====== SUPPLIED MATERIAL ======
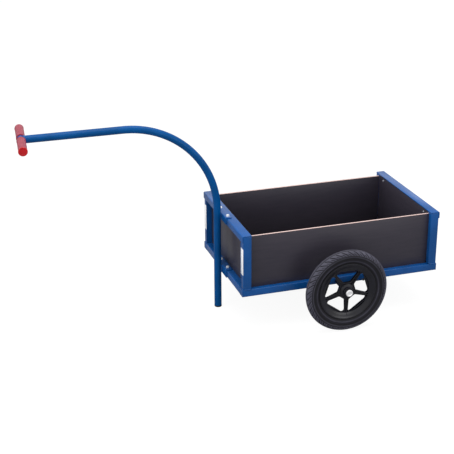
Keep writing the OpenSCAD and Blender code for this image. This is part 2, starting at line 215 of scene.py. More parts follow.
======
====== SUPPLIED MATERIAL ======
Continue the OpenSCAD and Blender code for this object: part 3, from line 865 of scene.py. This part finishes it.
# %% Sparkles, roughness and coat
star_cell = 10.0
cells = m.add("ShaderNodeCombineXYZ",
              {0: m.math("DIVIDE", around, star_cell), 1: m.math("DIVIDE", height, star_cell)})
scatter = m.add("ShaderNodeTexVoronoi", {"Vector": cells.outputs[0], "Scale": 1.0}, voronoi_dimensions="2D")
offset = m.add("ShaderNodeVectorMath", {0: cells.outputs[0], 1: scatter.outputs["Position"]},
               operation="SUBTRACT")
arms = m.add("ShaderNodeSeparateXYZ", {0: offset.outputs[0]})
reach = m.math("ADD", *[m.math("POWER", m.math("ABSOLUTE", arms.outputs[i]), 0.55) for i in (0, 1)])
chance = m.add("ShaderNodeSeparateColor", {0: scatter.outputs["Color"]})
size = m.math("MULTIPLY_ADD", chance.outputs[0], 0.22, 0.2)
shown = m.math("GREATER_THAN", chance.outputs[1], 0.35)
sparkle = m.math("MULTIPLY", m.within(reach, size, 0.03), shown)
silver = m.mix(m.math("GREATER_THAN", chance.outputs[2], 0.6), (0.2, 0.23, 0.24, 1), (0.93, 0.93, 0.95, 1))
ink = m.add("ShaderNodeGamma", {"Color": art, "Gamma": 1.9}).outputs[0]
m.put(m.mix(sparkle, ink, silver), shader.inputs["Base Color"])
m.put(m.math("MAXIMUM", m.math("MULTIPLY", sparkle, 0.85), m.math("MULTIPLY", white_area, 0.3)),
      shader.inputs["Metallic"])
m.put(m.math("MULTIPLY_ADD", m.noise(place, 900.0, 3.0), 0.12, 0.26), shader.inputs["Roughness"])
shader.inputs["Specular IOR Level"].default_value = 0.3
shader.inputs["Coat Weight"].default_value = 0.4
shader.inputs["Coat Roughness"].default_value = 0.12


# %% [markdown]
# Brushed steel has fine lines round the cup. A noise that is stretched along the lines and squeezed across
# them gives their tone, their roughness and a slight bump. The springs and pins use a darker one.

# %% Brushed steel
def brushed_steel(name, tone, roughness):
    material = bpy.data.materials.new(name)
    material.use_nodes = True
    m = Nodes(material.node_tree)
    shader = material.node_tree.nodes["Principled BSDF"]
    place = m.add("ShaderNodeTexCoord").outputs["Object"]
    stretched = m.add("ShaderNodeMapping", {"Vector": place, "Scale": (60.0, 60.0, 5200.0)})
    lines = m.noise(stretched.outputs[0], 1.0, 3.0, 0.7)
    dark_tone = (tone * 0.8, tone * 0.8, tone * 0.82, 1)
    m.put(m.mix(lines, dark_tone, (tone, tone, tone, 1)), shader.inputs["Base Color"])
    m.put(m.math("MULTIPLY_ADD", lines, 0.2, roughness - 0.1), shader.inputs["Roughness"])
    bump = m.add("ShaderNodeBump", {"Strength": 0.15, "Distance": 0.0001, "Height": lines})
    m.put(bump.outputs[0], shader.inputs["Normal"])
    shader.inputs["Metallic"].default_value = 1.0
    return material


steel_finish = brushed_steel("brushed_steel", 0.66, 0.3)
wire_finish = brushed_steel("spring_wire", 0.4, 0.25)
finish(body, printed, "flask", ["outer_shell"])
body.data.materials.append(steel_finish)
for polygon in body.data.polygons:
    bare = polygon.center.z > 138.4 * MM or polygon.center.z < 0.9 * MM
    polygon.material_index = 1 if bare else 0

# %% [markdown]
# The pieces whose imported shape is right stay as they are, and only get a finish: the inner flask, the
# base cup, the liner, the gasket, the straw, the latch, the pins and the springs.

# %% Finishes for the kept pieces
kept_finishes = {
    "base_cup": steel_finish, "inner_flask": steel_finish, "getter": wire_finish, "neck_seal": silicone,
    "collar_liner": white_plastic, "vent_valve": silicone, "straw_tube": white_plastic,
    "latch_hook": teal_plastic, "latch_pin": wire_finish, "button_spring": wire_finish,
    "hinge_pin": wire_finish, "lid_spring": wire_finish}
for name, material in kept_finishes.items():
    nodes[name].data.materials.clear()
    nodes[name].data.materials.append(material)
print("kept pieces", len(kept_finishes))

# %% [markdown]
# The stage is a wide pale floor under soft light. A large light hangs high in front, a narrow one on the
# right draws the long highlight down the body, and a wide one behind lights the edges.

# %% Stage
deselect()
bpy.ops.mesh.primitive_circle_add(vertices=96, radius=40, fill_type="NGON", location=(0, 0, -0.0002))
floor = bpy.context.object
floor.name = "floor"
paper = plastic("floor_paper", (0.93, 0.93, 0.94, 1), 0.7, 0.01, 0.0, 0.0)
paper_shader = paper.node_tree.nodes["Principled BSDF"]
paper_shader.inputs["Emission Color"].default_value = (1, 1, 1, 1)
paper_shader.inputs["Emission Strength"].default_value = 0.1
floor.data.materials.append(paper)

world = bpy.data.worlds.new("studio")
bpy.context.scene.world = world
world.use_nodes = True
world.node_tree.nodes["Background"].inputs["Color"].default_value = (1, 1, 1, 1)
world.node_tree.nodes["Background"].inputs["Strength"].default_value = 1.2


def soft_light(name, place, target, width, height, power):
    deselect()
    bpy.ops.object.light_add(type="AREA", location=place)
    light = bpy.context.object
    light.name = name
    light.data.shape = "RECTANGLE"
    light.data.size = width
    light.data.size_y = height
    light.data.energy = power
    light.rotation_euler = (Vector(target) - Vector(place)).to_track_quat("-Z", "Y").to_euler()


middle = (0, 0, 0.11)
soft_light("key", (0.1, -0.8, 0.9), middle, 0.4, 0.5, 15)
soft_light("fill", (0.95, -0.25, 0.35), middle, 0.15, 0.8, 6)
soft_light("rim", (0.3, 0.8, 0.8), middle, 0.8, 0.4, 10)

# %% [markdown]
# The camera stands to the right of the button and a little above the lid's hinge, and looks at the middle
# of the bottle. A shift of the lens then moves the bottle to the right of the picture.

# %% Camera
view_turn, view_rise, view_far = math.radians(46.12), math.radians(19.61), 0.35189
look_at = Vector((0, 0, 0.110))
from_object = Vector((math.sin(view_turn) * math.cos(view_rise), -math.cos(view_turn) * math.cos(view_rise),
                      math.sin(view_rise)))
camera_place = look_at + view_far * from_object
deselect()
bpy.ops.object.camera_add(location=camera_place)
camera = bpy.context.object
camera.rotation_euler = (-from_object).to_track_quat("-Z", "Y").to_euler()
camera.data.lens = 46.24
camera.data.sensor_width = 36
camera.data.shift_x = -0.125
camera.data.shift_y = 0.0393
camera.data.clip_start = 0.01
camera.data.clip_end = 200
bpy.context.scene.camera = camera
======
====== SUPPLIED MATERIAL ======
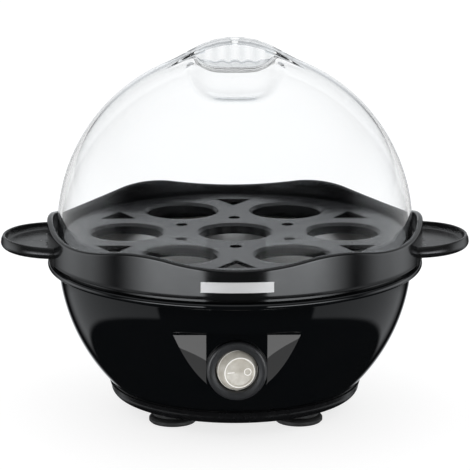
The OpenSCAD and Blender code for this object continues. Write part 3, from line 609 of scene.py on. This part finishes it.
======
WRITTEN TASK: Would you quote everything above from the line containing "Continue the OpenSCAD" down to the line containing "# them gives"? Include both of those lines and nothing else.

COMPLETE RESPONSE:
Continue the OpenSCAD and Blender code for this object: part 3, from line 865 of scene.py. This part finishes it.
# %% Sparkles, roughness and coat
star_cell = 10.0
cells = m.add("ShaderNodeCombineXYZ",
              {0: m.math("DIVIDE", around, star_cell), 1: m.math("DIVIDE", height, star_cell)})
scatter = m.add("ShaderNodeTexVoronoi", {"Vector": cells.outputs[0], "Scale": 1.0}, voronoi_dimensions="2D")
offset = m.add("ShaderNodeVectorMath", {0: cells.outputs[0], 1: scatter.outputs["Position"]},
               operation="SUBTRACT")
arms = m.add("ShaderNodeSeparateXYZ", {0: offset.outputs[0]})
reach = m.math("ADD", *[m.math("POWER", m.math("ABSOLUTE", arms.outputs[i]), 0.55) for i in (0, 1)])
chance = m.add("ShaderNodeSeparateColor", {0: scatter.outputs["Color"]})
size = m.math("MULTIPLY_ADD", chance.outputs[0], 0.22, 0.2)
shown = m.math("GREATER_THAN", chance.outputs[1], 0.35)
sparkle = m.math("MULTIPLY", m.within(reach, size, 0.03), shown)
silver = m.mix(m.math("GREATER_THAN", chance.outputs[2], 0.6), (0.2, 0.23, 0.24, 1), (0.93, 0.93, 0.95, 1))
ink = m.add("ShaderNodeGamma", {"Color": art, "Gamma": 1.9}).outputs[0]
m.put(m.mix(sparkle, ink, silver), shader.inputs["Base Color"])
m.put(m.math("MAXIMUM", m.math("MULTIPLY", sparkle, 0.85), m.math("MULTIPLY", white_area, 0.3)),
      shader.inputs["Metallic"])
m.put(m.math("MULTIPLY_ADD", m.noise(place, 900.0, 3.0), 0.12, 0.26), shader.inputs["Roughness"])
shader.inputs["Specular IOR Level"].default_value = 0.3
shader.inputs["Coat Weight"].default_value = 0.4
shader.inputs["Coat Roughness"].default_value = 0.12


# %% [markdown]
# Brushed steel has fine lines round the cup. A noise that is stretched along the lines and squeezed across
# them gives their tone, their roughness and a slight bump. The springs and pins use a darker one.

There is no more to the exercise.